The MP will provide details on the motion at a press conference in Ottawa on Thursday afternoon.

But pro-abortion critics are already slamming the motion as a backdoor attempt to reopen debate on the legality of abortion.

“This is about reopening the abortion debate,” New Democrat MP Niki Ashton told Postmedia. “It’s unfortunate that we’re seeing this double-speak. But I think many Canadian women are already on board in understanding that behind the Conservative talking points, you have people like Woodworth pushing an agenda that wants to set us back decades.”

Tuesday’s media advisory was titled ‘Motion 312 – Next Steps’, suggesting Woodworth intends to piggyback on his previous efforts.

In Motion 312, the MP had called on Parliament to examine the scientific evidence for the humanity of the unborn child. “Don’t accept any law that says some human beings are not human beings!” he said as he announced the motion on February 6, 2012.

The motion was defeated 91-203 on September 26, 2012. But it won support from more than half of the Conservative caucus, including ten cabinet ministers, and pro-life leaders hailed it for serving as a rallying point to build momentum.

After Motion 312’s defeat, Woodworth vowed to “travel the country” to promote respect for the “equal worth and dignity” of the unborn.

At the 2013 Rose Dinner in May after the National March for Life, Woodworth was honored with Campaign Life Coalition’s Joseph P. Borowski Award for his “integrity, courage, and leadership in defending life and humanity in the public square.”

Woodworth first announced that he planned to introduce this new motion in the spring.

In a May 6th media release he revealed that he had approached Joyce Arthur of the Abortion Rights Coalition of Canada on October 3rd, 2012, a week after his motion’s defeat, to secure her support for a “Parliamentary initiative to enshrine in Canadian law recognition of the equal and inherent dignity and worth of every human being.”

According to his release, Arthur declined on January 17, 2013 after he made a second request.

The resolution that he proposed to Arthur stated: “That the Parliament of Canada declare that the equal worth and dignity of everyone must be recognized by Canadian law based on their inherent nature as a human being.”

It is as yet unclear how Woodworth intends to bring forward the motion considering his low placement on the order paper.

CBC’s Kady O’Malley notes that it could be months before Woodworth would get a chance to table the motion, and likely not before the next election.

“In theory, of course, a like-minded MP who hasn't yet gotten his turn in the private members' rotation could ask Woodworth to withdraw his motion, and reintroduce it under their own name,” she suggests, however. “Perhaps that's what Woodworth is really hoping that the ‘next step’ will be.”

He would likely also face procedural roadblocks, as did his Tory colleague Mark Warawa last spring with Motion 408 on sex selection.

Parliamentary rules bar members from introducing bills and motions on topics already dealt with in the current Parliament.
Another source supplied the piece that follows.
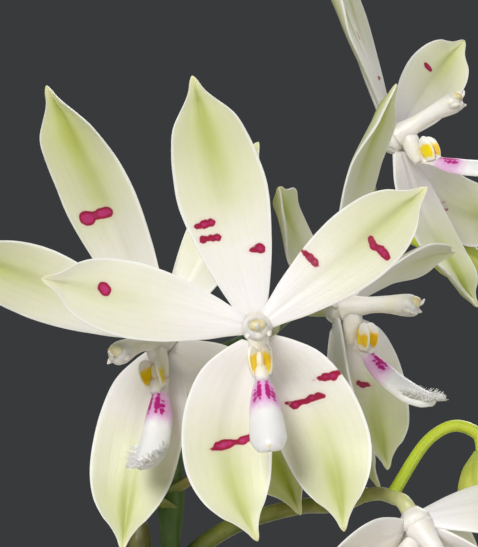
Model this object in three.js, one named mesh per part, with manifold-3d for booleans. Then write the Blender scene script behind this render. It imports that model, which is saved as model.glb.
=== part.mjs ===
// Potted Phalaenopsis tetraspis: five blooms on a branched spike, strap leaves, roots, bark and a clay pot.
// Millimetres, +Z up. The origin is the middle of the pot's foot, and the blooms face -Y.

import * as THREE from 'three';
import { mergeVertices } from 'three/addons/utils/BufferGeometryUtils.js';
import Module from 'manifold-3d';

const wasm = await Module();
wasm.setup();

// Pot
const POT_HEIGHT = 92;
const POT_FOOT_RADIUS = 37;
const POT_MOUTH_RADIUS = 50;
const POT_RIM_RADIUS = 54.5;
const POT_RIM_HEIGHT = 17;
const POT_WALL = 4.5;
const POT_SIDES = 36;
const DRAIN_HOLE_RADIUS = 5;
const DRAIN_HOLE_RING = 22;
const DRAIN_HOLES = 4;

// Bark
const BARK_TOP = 80;
const BARK_SIDES = 24;
const CHIP_COUNT = 16;
const CHIP_LENGTH = 27;

// Clearance kept between neighbouring pieces
const GAP = 0.3;

// Edges shorter than this are dropped after pieces are joined
const SMALLEST_DETAIL = 0.04;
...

When Motion 408 was declared non-voteable, one of the rationales given by the members of the Subcommittee for Private Members’ Business was that it concerned abortion, which they claimed had already been dealt with by this Parliament in voting on Motion 312.

They came to that judgment contrary to the opinion of a non-partisan analyst from the Library of Parliament.

In his May 6th press release, Wordworth said the proposal  was needed to bring “clarity to the undefined Charter terms ‘everyone’ and ‘every individual’ by insisting that those terms apply equally to all whose inherent nature reveals them to be human beings, excluding no human  being.”